**** SOURCE RECORDS ****

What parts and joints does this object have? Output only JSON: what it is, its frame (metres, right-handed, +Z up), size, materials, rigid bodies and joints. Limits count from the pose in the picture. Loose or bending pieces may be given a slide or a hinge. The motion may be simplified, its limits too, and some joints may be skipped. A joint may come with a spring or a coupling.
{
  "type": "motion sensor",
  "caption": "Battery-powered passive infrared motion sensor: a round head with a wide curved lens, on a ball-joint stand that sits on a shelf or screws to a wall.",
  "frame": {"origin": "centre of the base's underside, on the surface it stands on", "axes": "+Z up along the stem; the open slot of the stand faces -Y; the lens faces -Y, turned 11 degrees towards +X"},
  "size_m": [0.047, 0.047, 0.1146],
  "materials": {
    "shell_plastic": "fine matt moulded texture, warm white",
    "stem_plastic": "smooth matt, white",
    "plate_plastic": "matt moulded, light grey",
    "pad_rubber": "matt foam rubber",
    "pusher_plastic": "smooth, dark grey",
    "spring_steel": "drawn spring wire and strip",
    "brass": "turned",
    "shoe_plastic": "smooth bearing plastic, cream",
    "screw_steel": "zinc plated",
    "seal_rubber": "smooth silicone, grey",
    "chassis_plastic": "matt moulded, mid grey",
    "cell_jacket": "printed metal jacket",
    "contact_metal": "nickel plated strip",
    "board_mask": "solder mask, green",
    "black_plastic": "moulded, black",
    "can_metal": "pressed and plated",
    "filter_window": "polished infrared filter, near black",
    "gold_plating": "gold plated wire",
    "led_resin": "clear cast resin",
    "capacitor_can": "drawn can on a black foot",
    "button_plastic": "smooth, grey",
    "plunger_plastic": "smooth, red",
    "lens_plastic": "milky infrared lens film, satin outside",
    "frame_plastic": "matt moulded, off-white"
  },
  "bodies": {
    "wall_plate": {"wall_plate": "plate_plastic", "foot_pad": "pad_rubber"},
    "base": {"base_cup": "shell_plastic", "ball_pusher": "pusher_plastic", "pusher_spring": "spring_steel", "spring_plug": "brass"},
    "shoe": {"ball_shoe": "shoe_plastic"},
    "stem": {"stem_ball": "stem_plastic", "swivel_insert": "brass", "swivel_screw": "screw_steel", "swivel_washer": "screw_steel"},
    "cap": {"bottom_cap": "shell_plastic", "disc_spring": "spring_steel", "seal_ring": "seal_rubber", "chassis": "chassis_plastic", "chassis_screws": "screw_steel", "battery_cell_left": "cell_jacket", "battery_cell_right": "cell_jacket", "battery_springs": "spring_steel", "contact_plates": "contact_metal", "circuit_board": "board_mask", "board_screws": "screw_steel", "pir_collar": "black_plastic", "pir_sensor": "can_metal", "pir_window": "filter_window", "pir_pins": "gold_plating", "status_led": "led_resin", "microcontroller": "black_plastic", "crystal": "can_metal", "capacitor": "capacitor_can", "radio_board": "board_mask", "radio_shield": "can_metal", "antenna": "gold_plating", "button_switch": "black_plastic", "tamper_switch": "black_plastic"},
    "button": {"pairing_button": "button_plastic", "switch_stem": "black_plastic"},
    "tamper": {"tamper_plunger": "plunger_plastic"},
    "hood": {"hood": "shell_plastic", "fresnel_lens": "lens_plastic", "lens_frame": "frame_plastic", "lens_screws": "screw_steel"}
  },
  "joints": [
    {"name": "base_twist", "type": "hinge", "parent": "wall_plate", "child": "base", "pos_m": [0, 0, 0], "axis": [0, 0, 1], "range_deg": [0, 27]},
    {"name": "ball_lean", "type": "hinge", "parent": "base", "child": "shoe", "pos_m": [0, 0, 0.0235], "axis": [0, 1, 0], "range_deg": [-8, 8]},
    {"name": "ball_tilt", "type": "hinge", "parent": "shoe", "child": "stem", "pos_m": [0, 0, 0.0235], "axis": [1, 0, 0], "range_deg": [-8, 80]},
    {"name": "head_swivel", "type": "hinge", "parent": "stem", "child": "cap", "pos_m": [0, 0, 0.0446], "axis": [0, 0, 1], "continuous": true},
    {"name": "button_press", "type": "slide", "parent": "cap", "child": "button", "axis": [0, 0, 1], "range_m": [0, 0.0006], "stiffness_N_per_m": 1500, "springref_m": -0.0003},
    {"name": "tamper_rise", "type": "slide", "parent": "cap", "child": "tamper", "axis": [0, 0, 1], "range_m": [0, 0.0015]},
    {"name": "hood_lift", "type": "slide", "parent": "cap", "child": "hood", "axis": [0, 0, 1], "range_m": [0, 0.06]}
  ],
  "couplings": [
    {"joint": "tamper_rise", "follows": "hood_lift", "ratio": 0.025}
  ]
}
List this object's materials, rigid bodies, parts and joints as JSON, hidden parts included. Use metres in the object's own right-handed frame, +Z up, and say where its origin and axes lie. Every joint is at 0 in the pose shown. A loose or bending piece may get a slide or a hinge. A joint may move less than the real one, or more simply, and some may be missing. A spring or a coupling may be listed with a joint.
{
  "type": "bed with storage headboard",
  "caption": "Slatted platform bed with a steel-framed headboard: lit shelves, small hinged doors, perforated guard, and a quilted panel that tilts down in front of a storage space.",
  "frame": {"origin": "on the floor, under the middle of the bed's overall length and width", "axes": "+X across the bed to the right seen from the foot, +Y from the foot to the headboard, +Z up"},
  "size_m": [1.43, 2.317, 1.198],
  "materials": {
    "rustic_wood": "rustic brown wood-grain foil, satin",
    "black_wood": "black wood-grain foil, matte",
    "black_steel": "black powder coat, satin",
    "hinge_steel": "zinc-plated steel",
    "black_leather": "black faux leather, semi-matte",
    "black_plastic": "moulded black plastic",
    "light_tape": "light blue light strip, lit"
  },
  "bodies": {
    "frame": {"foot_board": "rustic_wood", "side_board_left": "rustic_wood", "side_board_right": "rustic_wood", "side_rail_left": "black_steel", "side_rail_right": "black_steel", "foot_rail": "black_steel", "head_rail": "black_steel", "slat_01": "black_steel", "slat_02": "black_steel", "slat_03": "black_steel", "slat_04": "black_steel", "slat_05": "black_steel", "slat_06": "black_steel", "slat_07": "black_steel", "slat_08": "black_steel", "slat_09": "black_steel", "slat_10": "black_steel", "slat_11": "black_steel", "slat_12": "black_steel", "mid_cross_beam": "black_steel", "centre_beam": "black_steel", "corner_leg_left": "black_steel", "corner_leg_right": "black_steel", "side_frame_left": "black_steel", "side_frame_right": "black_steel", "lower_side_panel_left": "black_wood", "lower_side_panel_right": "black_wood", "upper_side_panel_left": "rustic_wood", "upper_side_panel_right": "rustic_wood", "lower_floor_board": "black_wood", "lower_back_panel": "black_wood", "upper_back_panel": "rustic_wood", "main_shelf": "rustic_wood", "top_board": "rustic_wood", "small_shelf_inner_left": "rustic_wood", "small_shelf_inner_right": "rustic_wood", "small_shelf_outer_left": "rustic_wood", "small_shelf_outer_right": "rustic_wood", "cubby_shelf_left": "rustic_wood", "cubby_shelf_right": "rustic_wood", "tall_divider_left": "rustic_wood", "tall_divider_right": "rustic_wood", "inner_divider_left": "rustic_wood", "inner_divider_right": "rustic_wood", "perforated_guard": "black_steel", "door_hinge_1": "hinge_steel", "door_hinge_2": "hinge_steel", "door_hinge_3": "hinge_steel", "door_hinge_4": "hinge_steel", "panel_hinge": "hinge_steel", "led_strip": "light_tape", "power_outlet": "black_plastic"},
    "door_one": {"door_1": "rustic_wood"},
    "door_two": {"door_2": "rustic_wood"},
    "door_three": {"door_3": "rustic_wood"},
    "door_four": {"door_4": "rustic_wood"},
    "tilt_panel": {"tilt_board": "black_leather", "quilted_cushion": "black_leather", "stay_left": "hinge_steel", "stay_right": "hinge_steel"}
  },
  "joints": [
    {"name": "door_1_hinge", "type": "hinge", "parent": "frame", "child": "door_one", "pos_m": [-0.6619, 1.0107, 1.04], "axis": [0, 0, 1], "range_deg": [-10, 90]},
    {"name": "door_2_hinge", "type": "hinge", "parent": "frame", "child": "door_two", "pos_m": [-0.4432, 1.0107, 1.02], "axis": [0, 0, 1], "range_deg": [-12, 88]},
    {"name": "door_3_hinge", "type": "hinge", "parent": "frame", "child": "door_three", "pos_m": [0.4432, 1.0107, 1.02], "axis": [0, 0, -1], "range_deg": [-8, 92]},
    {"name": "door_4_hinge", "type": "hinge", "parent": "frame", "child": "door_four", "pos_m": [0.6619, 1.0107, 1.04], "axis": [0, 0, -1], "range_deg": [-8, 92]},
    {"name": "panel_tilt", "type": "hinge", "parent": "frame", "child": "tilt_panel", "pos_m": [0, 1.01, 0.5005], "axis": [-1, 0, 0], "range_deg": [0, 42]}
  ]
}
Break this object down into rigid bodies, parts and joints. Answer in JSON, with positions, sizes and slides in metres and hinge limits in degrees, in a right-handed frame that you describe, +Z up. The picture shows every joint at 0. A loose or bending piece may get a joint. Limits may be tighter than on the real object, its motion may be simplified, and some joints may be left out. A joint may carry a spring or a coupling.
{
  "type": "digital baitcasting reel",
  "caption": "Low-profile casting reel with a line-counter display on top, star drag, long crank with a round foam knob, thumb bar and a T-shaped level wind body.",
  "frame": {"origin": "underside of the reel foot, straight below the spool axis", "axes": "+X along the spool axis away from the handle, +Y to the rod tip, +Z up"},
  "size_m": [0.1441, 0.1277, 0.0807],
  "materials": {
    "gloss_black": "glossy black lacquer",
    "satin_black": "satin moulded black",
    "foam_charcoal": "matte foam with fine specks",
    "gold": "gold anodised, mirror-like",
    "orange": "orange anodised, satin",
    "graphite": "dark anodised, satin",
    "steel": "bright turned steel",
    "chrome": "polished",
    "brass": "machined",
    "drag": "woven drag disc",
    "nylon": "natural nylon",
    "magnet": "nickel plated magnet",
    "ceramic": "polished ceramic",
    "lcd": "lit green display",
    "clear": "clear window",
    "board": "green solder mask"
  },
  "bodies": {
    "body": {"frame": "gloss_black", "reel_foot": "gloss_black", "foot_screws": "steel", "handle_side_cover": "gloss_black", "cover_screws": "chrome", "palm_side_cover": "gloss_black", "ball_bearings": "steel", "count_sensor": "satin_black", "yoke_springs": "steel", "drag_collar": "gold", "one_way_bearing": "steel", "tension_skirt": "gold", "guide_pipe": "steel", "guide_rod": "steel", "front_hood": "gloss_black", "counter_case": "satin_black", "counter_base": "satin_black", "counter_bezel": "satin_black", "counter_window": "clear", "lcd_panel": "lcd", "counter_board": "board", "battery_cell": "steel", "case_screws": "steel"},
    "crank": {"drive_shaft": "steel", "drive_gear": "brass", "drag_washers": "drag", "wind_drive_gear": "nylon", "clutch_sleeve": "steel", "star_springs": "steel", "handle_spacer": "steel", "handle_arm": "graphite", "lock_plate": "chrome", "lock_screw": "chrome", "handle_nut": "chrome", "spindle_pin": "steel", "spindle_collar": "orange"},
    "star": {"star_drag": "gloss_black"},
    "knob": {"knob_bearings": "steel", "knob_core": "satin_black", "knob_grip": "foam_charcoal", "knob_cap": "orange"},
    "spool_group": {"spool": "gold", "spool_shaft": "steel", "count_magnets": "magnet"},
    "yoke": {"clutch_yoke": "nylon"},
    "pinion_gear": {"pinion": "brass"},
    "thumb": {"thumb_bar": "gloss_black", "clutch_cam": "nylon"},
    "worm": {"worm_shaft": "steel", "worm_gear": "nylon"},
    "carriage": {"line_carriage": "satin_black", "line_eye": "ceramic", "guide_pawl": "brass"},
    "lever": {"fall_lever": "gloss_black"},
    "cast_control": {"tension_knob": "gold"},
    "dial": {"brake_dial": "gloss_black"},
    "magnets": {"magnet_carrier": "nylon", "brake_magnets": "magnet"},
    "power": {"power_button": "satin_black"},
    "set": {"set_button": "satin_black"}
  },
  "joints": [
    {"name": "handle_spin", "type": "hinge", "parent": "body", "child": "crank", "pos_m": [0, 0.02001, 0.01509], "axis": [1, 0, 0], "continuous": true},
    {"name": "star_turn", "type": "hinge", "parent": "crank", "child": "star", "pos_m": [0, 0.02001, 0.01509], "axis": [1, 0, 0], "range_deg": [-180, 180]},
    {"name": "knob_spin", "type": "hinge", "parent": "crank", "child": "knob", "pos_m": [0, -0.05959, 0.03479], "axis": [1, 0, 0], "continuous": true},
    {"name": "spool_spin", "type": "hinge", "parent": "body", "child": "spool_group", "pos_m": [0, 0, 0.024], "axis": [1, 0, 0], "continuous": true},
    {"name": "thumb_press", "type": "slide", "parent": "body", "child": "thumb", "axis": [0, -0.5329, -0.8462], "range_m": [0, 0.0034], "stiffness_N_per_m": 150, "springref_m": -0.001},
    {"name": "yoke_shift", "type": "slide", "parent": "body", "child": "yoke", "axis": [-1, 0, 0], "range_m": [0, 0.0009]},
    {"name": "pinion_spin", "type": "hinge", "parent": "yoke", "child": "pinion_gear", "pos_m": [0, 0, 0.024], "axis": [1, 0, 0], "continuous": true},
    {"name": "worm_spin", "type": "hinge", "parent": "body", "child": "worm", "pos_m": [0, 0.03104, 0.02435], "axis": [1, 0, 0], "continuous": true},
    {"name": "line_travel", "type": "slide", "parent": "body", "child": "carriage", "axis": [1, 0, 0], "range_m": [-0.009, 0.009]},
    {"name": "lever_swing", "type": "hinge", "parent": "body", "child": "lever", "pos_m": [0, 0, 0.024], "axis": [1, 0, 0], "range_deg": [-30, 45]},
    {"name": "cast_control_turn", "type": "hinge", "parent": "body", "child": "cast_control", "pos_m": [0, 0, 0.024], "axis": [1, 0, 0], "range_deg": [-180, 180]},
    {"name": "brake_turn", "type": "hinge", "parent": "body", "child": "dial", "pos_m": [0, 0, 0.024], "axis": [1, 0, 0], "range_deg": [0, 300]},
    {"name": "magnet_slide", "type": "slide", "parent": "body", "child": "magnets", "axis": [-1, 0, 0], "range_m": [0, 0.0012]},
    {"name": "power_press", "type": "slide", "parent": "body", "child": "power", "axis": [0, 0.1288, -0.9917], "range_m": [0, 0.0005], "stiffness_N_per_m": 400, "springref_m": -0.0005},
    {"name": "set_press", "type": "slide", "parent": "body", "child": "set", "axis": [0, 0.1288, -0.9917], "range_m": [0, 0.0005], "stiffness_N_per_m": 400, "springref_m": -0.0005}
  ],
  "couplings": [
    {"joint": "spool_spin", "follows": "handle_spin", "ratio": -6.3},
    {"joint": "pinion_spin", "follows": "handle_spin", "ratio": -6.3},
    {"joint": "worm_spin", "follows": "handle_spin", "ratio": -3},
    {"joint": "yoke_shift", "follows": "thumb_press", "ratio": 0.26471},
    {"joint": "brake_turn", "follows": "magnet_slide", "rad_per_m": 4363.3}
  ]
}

****

> WHAT THE TASK ASKS:
Search the data above for the string "handed" and copy each line that has it.

> TASK RESPONSE:
What parts and joints does this object have? Output only JSON: what it is, its frame (metres, right-handed, +Z up), size, materials, rigid bodies and joints. Limits count from the pose in the picture. Loose or bending pieces may be given a slide or a hinge. The motion may be simplified, its limits too, and some joints may be skipped. A joint may come with a spring or a coupling.
List this object's materials, rigid bodies, parts and joints as JSON, hidden parts included. Use metres in the object's own right-handed frame, +Z up, and say where its origin and axes lie. Every joint is at 0 in the pose shown. A loose or bending piece may get a slide or a hinge. A joint may move less than the real one, or more simply, and some may be missing. A spring or a coupling may be listed with a joint.
Break this object down into rigid bodies, parts and joints. Answer in JSON, with positions, sizes and slides in metres and hinge limits in degrees, in a right-handed frame that you describe, +Z up. The picture shows every joint at 0. A loose or bending piece may get a joint. Limits may be tighter than on the real object, its motion may be simplified, and some joints may be left out. A joint may carry a spring or a coupling.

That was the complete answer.